Nevertheless, Brownback, a former senator and governor for Kansas and the United States ambassador-at-large for international religious freedom, begs to differ. His statement to the Securities and Exchange Commission counters the bank’s claims. He stated, “Politicizing financial services is contrary to those purposes and discourages Americans from exercising their rights to free speech and religious exercise.”
In an absurd turn of events, five months after the unexpected account closure, Chase defended its actions, citing a need to adhere to federal banking guidelines to prevent money laundering and terrorism. Brownback dismissed this explanation as “preposterous,” asserting that regulators do not demand such screenings.
This incident has caused unrest among other conservative entities as well. Jeremy Tedesco, senior vice president of corporate engagement at the Alliance Defending Freedom, insists that Chase needs to rebuild trust with its shareholders and clients. Moreover, 19 Republican attorneys general led by Daniel Cameron of Kentucky have warned Chase against discriminating against customers due to their religious or political affiliations. Their letter to Chase CEO Jamie Dimon highlights numerous instances where Chase’s actions contradict its public statements of inclusivity and openness.
One such example is the credit card processor owned by Chase, which terminated an account belonging to Family Council, a conservative organization.
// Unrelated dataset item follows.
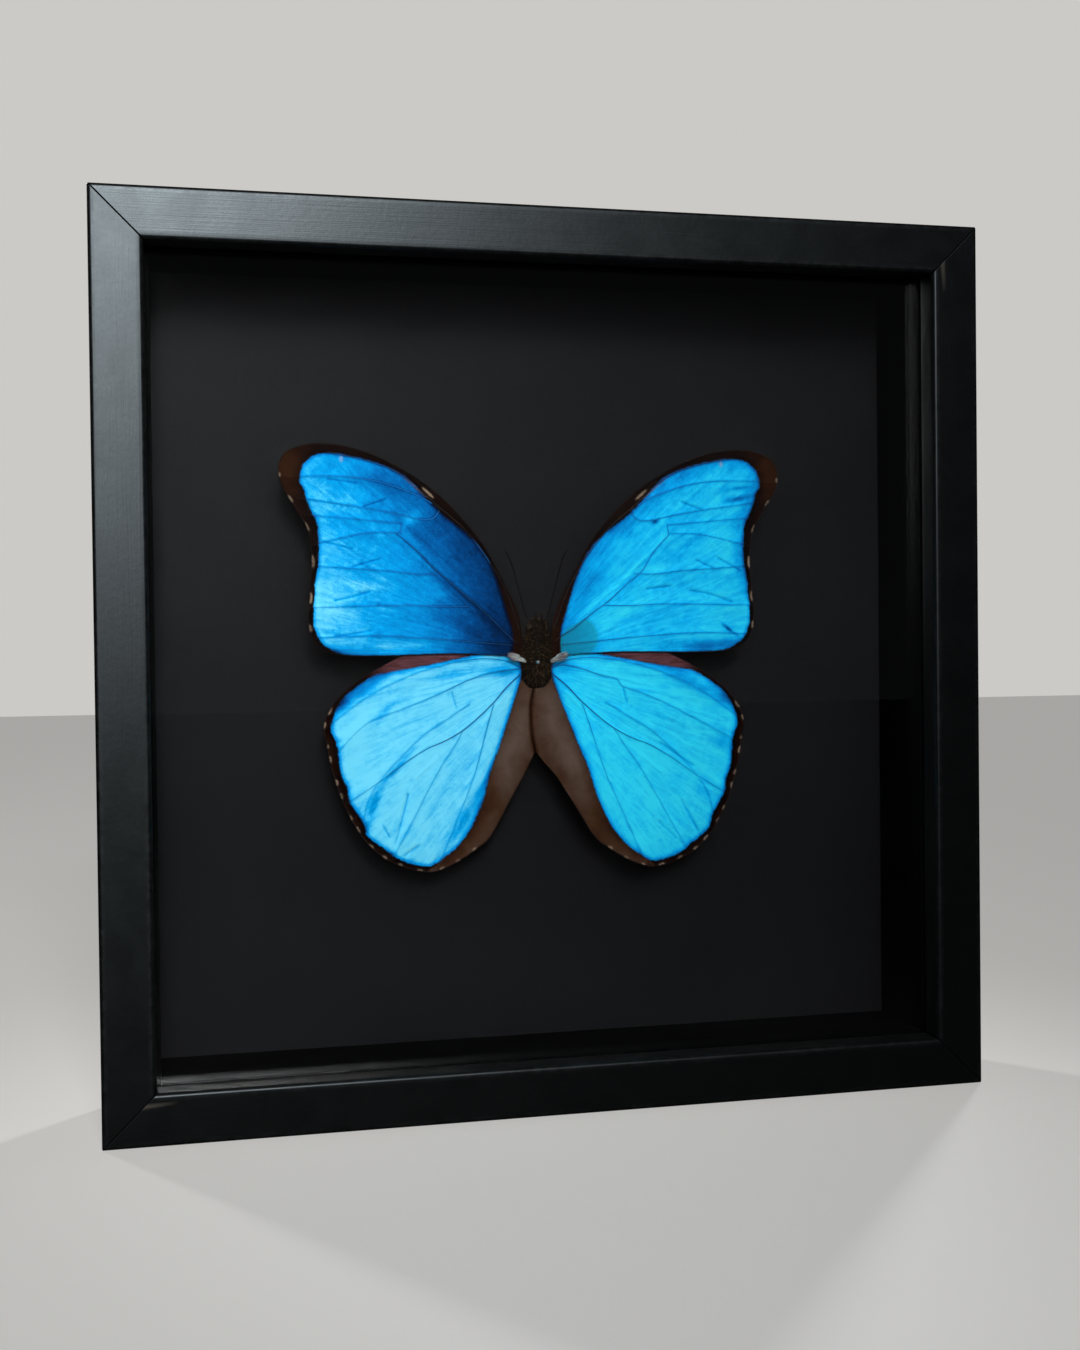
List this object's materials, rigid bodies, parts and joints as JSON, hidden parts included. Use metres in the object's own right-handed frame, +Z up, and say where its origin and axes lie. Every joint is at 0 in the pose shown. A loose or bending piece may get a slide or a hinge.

In addition, another firm under Chase’s control refused to serve the Defense of Liberty political action committee. These instances and Chase’s refusal to participate in the Viewpoint Diversity Score Business Index survey, which measures corporate respect for religious and ideological diversity, raise serious questions about the company’s commitment to inclusivity.
As these allegations pile up, JPMorgan Chase continues to deny any form of discrimination. But as more stories like Brownback’s come to light, the bank may find it increasingly challenging to convince its clients and shareholders that its actions align with its professed values. As the Republican attorneys general rightly stated, “No individual or organization should have to worry that religious or political beliefs will limit access to financial services or undermine financial stability.”